The GOP side features two additional candidates, although their scant attention (mostly negative at that) suggests few expect anything of either of them, as ABC News suggests with its analysis:

Why are John Kasich and Ben Carson still running? That’s a slightly easier question regarding Kasich, who is banking on a Midwest strategy where he wins Michigan March 8 and his home state of Ohio a week later. But he looks likely to be limping into that critical stretch without a single win under his belt, with a terrible map confronting him Super Tuesday. That’s why he’s running ads in Vermont, though even that won’t be enough to vault him into serious contention. Kasich will also need strong showings in states like Massachusetts and Minnesota to emerge as the anti-Trump candidate, and only then if Cruz and Rubio effectively kill each other off. As for Carson, he’s going nowhere, and slowly, with his candidacy looking like a marketing scheme-gone-haywire that has the side effect of siphoning away potential Cruz voters. Carson has no viable path to the nomination, short of a series of crazy upsets that no pollster or strategist in the nation sees coming.

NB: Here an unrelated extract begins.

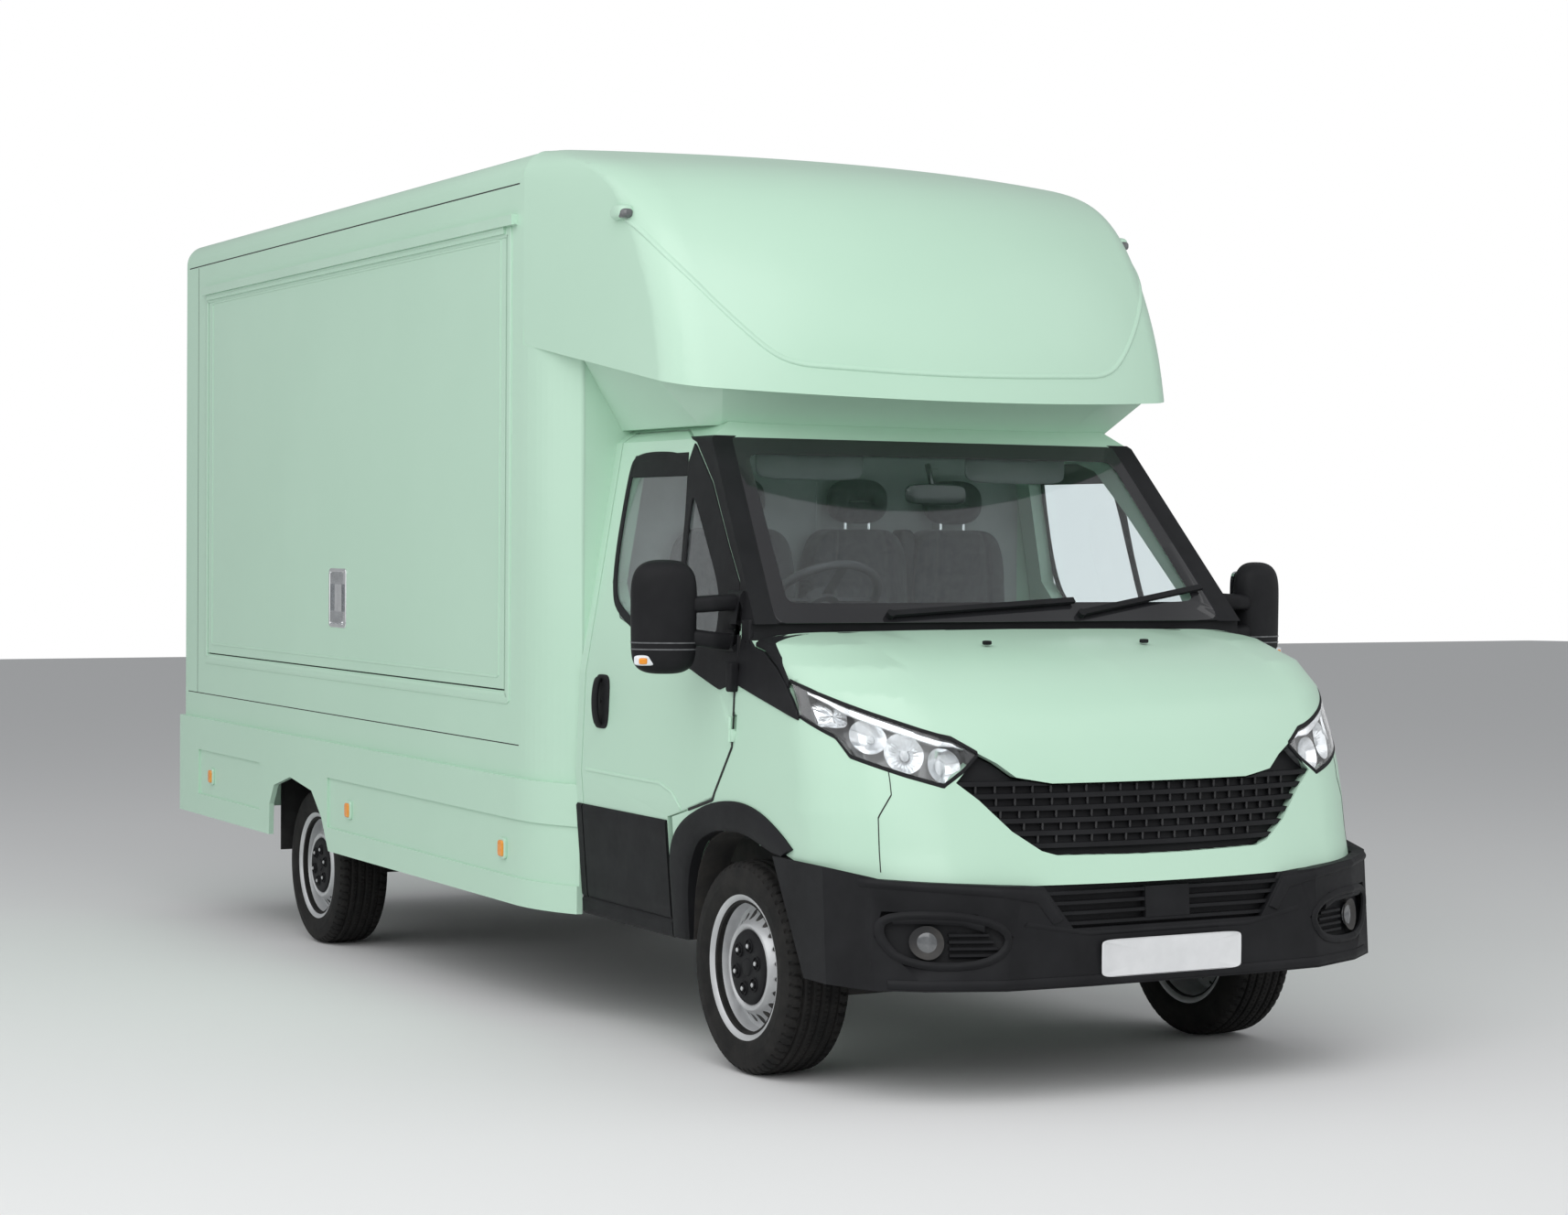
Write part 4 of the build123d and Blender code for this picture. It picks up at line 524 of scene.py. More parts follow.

Polls begin closing at 7 p.m. Eastern tonight (Georgia, Vermont, and Virginia), with several more wrapping up at 8 p.m. (Alabama, Massachusetts, Oklahoma, and Tennessee), according to an article on the CBS News site (here). Texas, the day’s biggest prize on both sides, has some polling stations closing at 8 p.m. and others at 9 p.m. Several Western states have caucuses that aren’t likely to have results until after midnight Eastern time, but results and predictions will begin pouring in shortly after 8 p.m. tonight and many of these questions are likely to be answered before most people head to bed.